---------- Input for this task
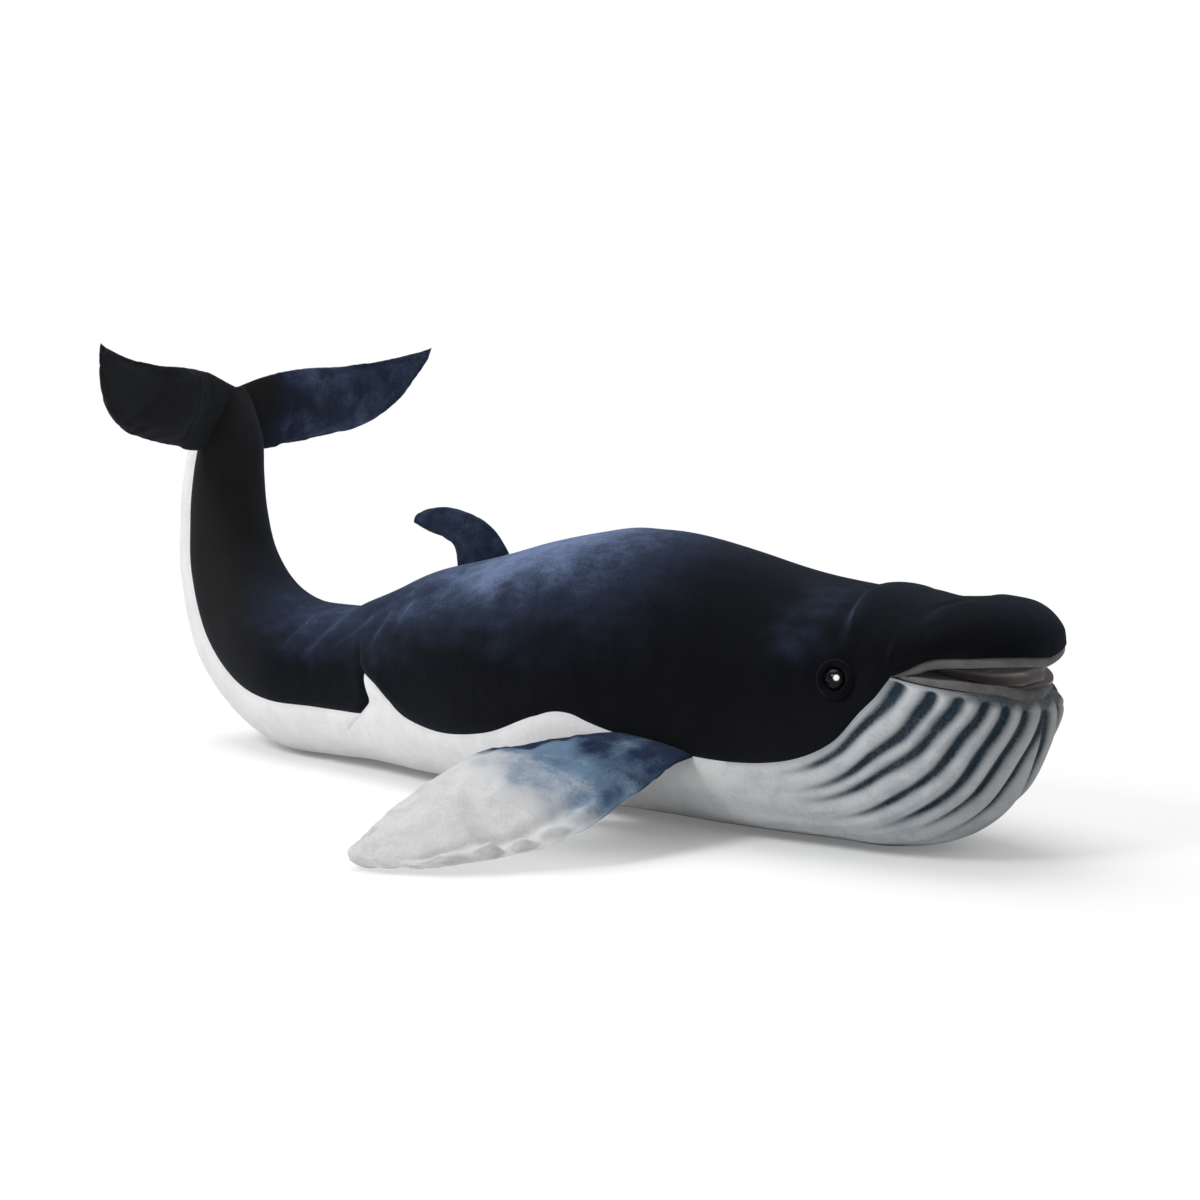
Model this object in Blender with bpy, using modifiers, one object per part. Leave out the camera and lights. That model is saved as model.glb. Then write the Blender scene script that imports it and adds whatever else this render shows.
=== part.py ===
"""Plush humpback whale, built the way it is sewn: covers over fillings.

Metres, +Z up. +X points to the snout, +Y to the whale's left. The belly rests
on z = 0 and the origin lies on the floor, under the middle of the whole toy.
"""
import math

import bmesh
import bpy
import numpy as np
from mathutils import Matrix, Vector

QUARTER_TURN = math.pi / 2.0

# Driving sizes of the body
OVERALL_LENGTH = 0.645
BACK_HEIGHT = 0.164
BODY_HALF_WIDTH = 0.080
BELLY_CUT_DEPTH = 0.0012
COVER_THICKNESS = 0.0016
SEAM_GAP = 0.0003
RING_GAP = 0.0014
RING_FILLING_GAP = 0.0012
FIT_GAP = 0.0003
FILLING_GAP = 0.0009
MERGE_DISTANCE = 1.0e-5
CUT_TOLERANCE = 3.0e-8

# Throat pleats and lips
PLEAT_RIDGES = 15
PLEAT_RISE = 0.0016
PLEAT_SINK = 0.0006
PLEAT_FADE_HEIGHT = 0.020
PLEAT_FADE_SHARE = 0.625
LIP_HEIGHT = 0.0065
LIP_THICKNESS = 0.0030
LIP_LEAN_SHARE = 0.15
LOWER_LIP_RISE = 0.0022
UPPER_LIP_SHARE = 0.60
LOWER_LIP_SHARE = 0.20
PALATE_THICKNESS = 0.0016
TONGUE_FRONT_HEIGHT = 0.0085
TONGUE_REAR_HEIGHT = 0.0030
TONGUE_LENGTH_SHARE = 0.646
TONGUE_HALF_WIDTH = 0.034
TONGUE_SETBACK_SHARE = 0.113
TONGUE_ROUND_SHARE = 0.35
TONGUE_TAPER_SHARE = 0.45
TONGUE_CROWN_SHARE = 0.25

# Safety eyes
EYE_RADIUS = 0.0064
EYE_SHANK_RADIUS = 0.0020
EYE_SHANK_LENGTH = 0.0075
EYE_WASHER_RADIUS = 0.0058
EYE_WASHER_THICKNESS = 0.0014
EYE_WASHER_DROP = 0.0016
EYE_SEAT_HEIGHT = 0.0006
EYE_SINK = 0.0015
EYELID_RADIUS = 0.0088
EYELID_ROLL_RADIUS = 0.0019
EYELID_LIFT = 0.0009
EYE_CUT_OVERRUN = 0.004
CHEEK_REACH_SHARE = 0.9
CHEEK_TURN_SHARE = 0.153

# Fins, flippers and flukes
HINGE_INSET = 0.0052
FLIPPER_ROOT_GAP = 0.0016
FLUKE_ROOT_GAP = 0.0013
FIN_ROOT_GAP = 0.0006
MIN_STUFFED_HALF = 0.0030
FLIPPER_LENGTH = 0.165
FLIPPER_HALF_THICKNESS = 0.0095
FLUKE_HALF_SPAN = 0.1545
FLUKE_HALF_THICKNESS = 0.0100
FIN_ROOT_LENGTH = 0.0412
FIN_HALF_THICKNESS = 0.0060

# Armature wire of the tail
WIRE_RADIUS = 0.0015
WIRE_RUN_OUT = 0.060

# Places along the whale, given as stations: 0 is the tail's end and 32 the snout
TAIL_FILLING_STATION = 0.25
WIRE_END_STATION = 1.0
FLUKE_FOOT_STATION = 2.05
WIRE_START_STATION = 9.0
RING_STATION = 10
FIN_REAR_STATION = 12.20
FIN_FRONT_STATION = 13.17
FLIPPER_REAR_STATION = 17.02
FLIPPER_FRONT_STATION = 18.45
THROAT_STATION = 19
EYE_STATION = 21.62
THROAT_END_STATION = 25.4
LIP_STATION = 26
MOUTH_FRONT_STATION = 31.9
SNOUT_STATION = 32

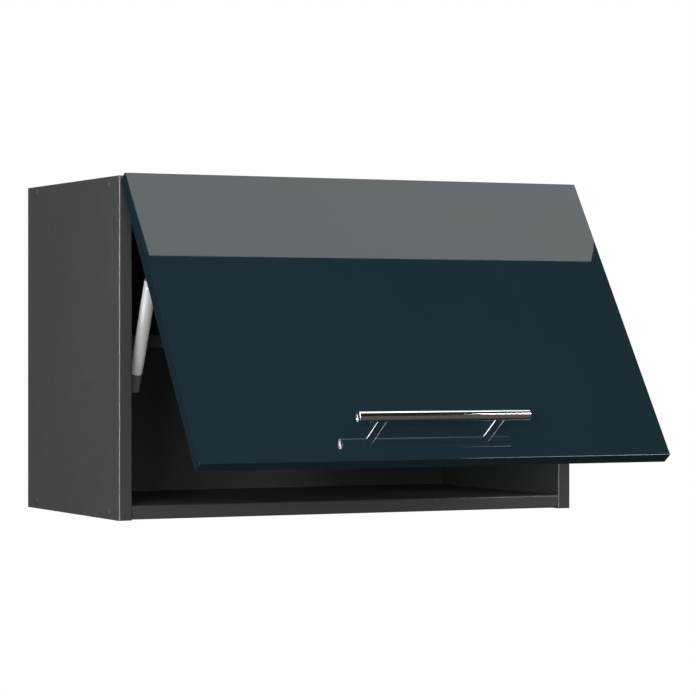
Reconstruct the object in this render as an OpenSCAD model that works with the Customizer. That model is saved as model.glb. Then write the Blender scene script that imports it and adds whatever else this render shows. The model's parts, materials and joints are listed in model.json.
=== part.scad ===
// Lift up wall cabinet: a board carcass hung on the wall, with one front hinged along its top edge
// and held open by a pair of struts. X runs along the wall, Y points into the wall and Z up.
// The origin lies on the wall, midway between the screws of the two wall plates.

/* [Carcass] */
// Width over the side panels
body_w = 600; // [500:10:900]
// Height of the side panels
body_h = 400; // [360:10:600]
// Depth from the wall to the side panels' front edges
body_d = 320; // [290:10:400]
// Thickness of the carcass boards
board_t = 16; // [15:1:18]
// Thickness of the hardboard back
back_t = 3; // [2.5:0.5:4]
// Thickness of the front edge bands
band_t = 2; // [0.5:0.5:3]
// Gap between edge bands that meet at a corner
band_gap = 0.1; // [0.05:0.05:0.3]
// Step of the top and bottom panels behind the side panels' front edges
panel_setback = 1; // [0:0.5:3]
// Step of the bottom panel above the side panels' lower ends
bottom_lift = 1; // [0:0.5:3]
// Margin of the back inside the carcass outline
back_margin = 1; // [0.5:0.5:3]

/* [Shelf] */
// Thickness of the shelf
shelf_t = 16; // [15:1:19]
// Height of the shelf's underside above the carcass's lower end
shelf_rise = 200; // [120:1:240]
// Distance from the carcass front to the shelf's front edge
shelf_setback = 82; // [76:1:120]
// Play at each end of the shelf and behind it
shelf_play = 0.5; // [0.3:0.1:1]
// Diameter of a shelf pin
shelf_pin_d = 5; // [4:0.5:6]
// Length of a shelf pin inside the side panel
shelf_pin_grip = 8; // [6:1:11]
// Length of a shelf pin under the shelf
shelf_pin_reach = 9; // [7:1:14]
// Distance of the shelf pins from the shelf's front and back
shelf_pin_inset = 30; // [20:1:60]

/* [Carcass screws] */
// Diameter of the long screw's shank
confirmat_d = 7; // [5:0.5:8]
// Diameter of the long screw's thread
confirmat_thread_d = 6.2; // [4:0.1:7]
// Length of the long screw under its head's top
confirmat_len = 50; // [40:1:60]
// Diameter of the long screw's head
confirmat_head_d = 10; // [9:0.5:12]
// Height of the long screw's head
confirmat_head_h = 4; // [3:0.5:5]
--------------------
* [Stated task]:
Print the complete listing again, exactly as it stands.

* [Task solution]:
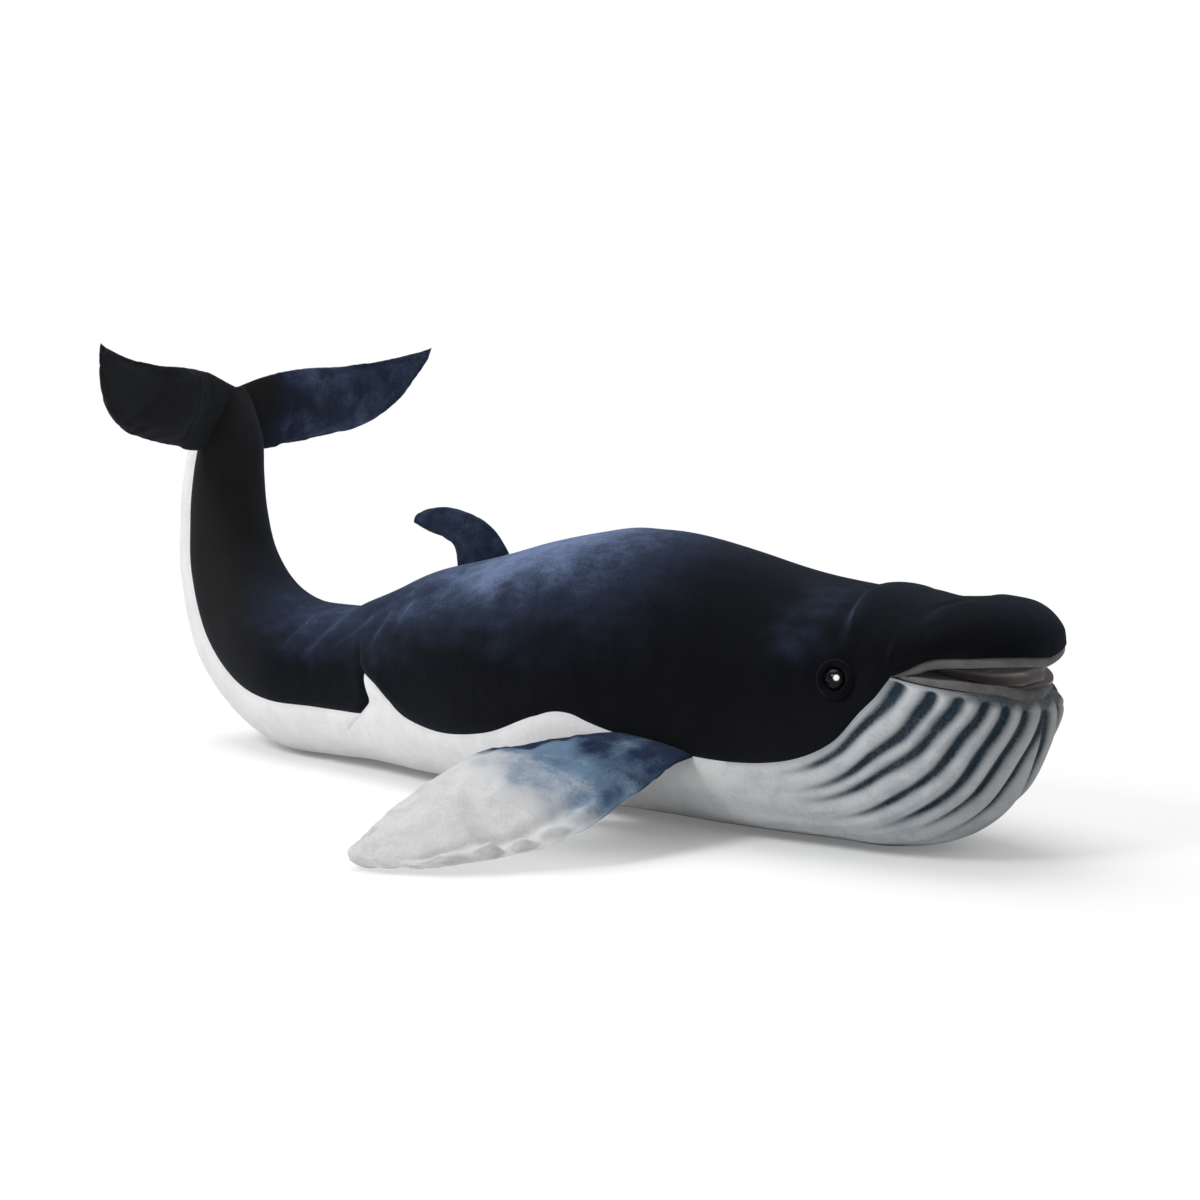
Model this object in Blender with bpy, using modifiers, one object per part. Leave out the camera and lights. That model is saved as model.glb. Then write the Blender scene script that imports it and adds whatever else this render shows.
=== part.py ===
"""Plush humpback whale, built the way it is sewn: covers over fillings.

Metres, +Z up. +X points to the snout, +Y to the whale's left. The belly rests
on z = 0 and the origin lies on the floor, under the middle of the whole toy.
"""
import math

import bmesh
import bpy
import numpy as np
from mathutils import Matrix, Vector

QUARTER_TURN = math.pi / 2.0

# Driving sizes of the body
OVERALL_LENGTH = 0.645
BACK_HEIGHT = 0.164
BODY_HALF_WIDTH = 0.080
BELLY_CUT_DEPTH = 0.0012
COVER_THICKNESS = 0.0016
SEAM_GAP = 0.0003
RING_GAP = 0.0014
RING_FILLING_GAP = 0.0012
FIT_GAP = 0.0003
FILLING_GAP = 0.0009
MERGE_DISTANCE = 1.0e-5
CUT_TOLERANCE = 3.0e-8

# Throat pleats and lips
PLEAT_RIDGES = 15
PLEAT_RISE = 0.0016
PLEAT_SINK = 0.0006
PLEAT_FADE_HEIGHT = 0.020
PLEAT_FADE_SHARE = 0.625
LIP_HEIGHT = 0.0065
LIP_THICKNESS = 0.0030
LIP_LEAN_SHARE = 0.15
LOWER_LIP_RISE = 0.0022
UPPER_LIP_SHARE = 0.60
LOWER_LIP_SHARE = 0.20
PALATE_THICKNESS = 0.0016
TONGUE_FRONT_HEIGHT = 0.0085
TONGUE_REAR_HEIGHT = 0.0030
TONGUE_LENGTH_SHARE = 0.646
TONGUE_HALF_WIDTH = 0.034
TONGUE_SETBACK_SHARE = 0.113
TONGUE_ROUND_SHARE = 0.35
TONGUE_TAPER_SHARE = 0.45
TONGUE_CROWN_SHARE = 0.25

# Safety eyes
EYE_RADIUS = 0.0064
EYE_SHANK_RADIUS = 0.0020
EYE_SHANK_LENGTH = 0.0075
EYE_WASHER_RADIUS = 0.0058
EYE_WASHER_THICKNESS = 0.0014
EYE_WASHER_DROP = 0.0016
EYE_SEAT_HEIGHT = 0.0006
EYE_SINK = 0.0015
EYELID_RADIUS = 0.0088
EYELID_ROLL_RADIUS = 0.0019
EYELID_LIFT = 0.0009
EYE_CUT_OVERRUN = 0.004
CHEEK_REACH_SHARE = 0.9
CHEEK_TURN_SHARE = 0.153

# Fins, flippers and flukes
HINGE_INSET = 0.0052
FLIPPER_ROOT_GAP = 0.0016
FLUKE_ROOT_GAP = 0.0013
FIN_ROOT_GAP = 0.0006
MIN_STUFFED_HALF = 0.0030
FLIPPER_LENGTH = 0.165
FLIPPER_HALF_THICKNESS = 0.0095
FLUKE_HALF_SPAN = 0.1545
FLUKE_HALF_THICKNESS = 0.0100
FIN_ROOT_LENGTH = 0.0412
FIN_HALF_THICKNESS = 0.0060

# Armature wire of the tail
WIRE_RADIUS = 0.0015
WIRE_RUN_OUT = 0.060

# Places along the whale, given as stations: 0 is the tail's end and 32 the snout
TAIL_FILLING_STATION = 0.25
WIRE_END_STATION = 1.0
FLUKE_FOOT_STATION = 2.05
WIRE_START_STATION = 9.0
RING_STATION = 10
FIN_REAR_STATION = 12.20
FIN_FRONT_STATION = 13.17
FLIPPER_REAR_STATION = 17.02
FLIPPER_FRONT_STATION = 18.45
THROAT_STATION = 19
EYE_STATION = 21.62
THROAT_END_STATION = 25.4
LIP_STATION = 26
MOUTH_FRONT_STATION = 31.9
SNOUT_STATION = 32

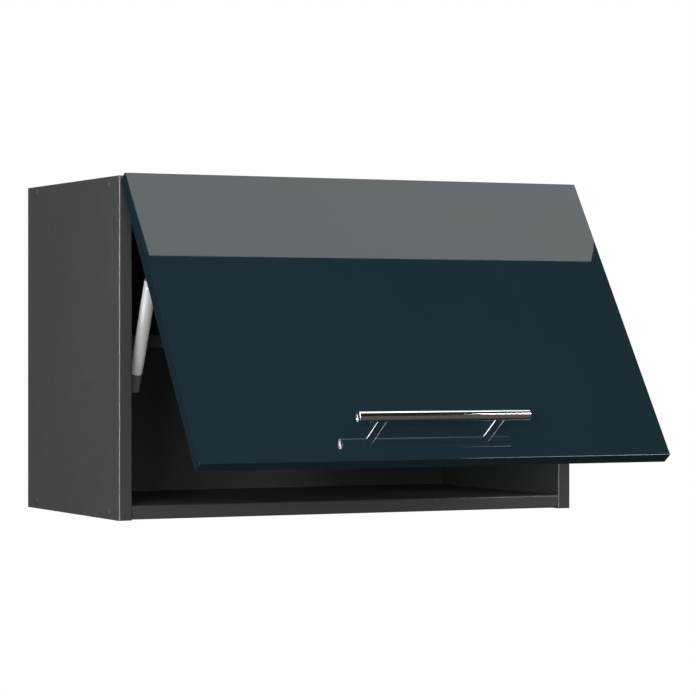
Reconstruct the object in this render as an OpenSCAD model that works with the Customizer. That model is saved as model.glb. Then write the Blender scene script that imports it and adds whatever else this render shows. The model's parts, materials and joints are listed in model.json.
=== part.scad ===
// Lift up wall cabinet: a board carcass hung on the wall, with one front hinged along its top edge
// and held open by a pair of struts. X runs along the wall, Y points into the wall and Z up.
// The origin lies on the wall, midway between the screws of the two wall plates.

/* [Carcass] */
// Width over the side panels
body_w = 600; // [500:10:900]
// Height of the side panels
body_h = 400; // [360:10:600]
// Depth from the wall to the side panels' front edges
body_d = 320; // [290:10:400]
// Thickness of the carcass boards
board_t = 16; // [15:1:18]
// Thickness of the hardboard back
back_t = 3; // [2.5:0.5:4]
// Thickness of the front edge bands
band_t = 2; // [0.5:0.5:3]
// Gap between edge bands that meet at a corner
band_gap = 0.1; // [0.05:0.05:0.3]
// Step of the top and bottom panels behind the side panels' front edges
panel_setback = 1; // [0:0.5:3]
// Step of the bottom panel above the side panels' lower ends
bottom_lift = 1; // [0:0.5:3]
// Margin of the back inside the carcass outline
back_margin = 1; // [0.5:0.5:3]

/* [Shelf] */
// Thickness of the shelf
shelf_t = 16; // [15:1:19]
// Height of the shelf's underside above the carcass's lower end
shelf_rise = 200; // [120:1:240]
// Distance from the carcass front to the shelf's front edge
shelf_setback = 82; // [76:1:120]
// Play at each end of the shelf and behind it
shelf_play = 0.5; // [0.3:0.1:1]
// Diameter of a shelf pin
shelf_pin_d = 5; // [4:0.5:6]
// Length of a shelf pin inside the side panel
shelf_pin_grip = 8; // [6:1:11]
// Length of a shelf pin under the shelf
shelf_pin_reach = 9; // [7:1:14]
// Distance of the shelf pins from the shelf's front and back
shelf_pin_inset = 30; // [20:1:60]

/* [Carcass screws] */
// Diameter of the long screw's shank
confirmat_d = 7; // [5:0.5:8]
// Diameter of the long screw's thread
confirmat_thread_d = 6.2; // [4:0.1:7]
// Length of the long screw under its head's top
confirmat_len = 50; // [40:1:60]
// Diameter of the long screw's head
confirmat_head_d = 10; // [9:0.5:12]
// Height of the long screw's head
confirmat_head_h = 4; // [3:0.5:5]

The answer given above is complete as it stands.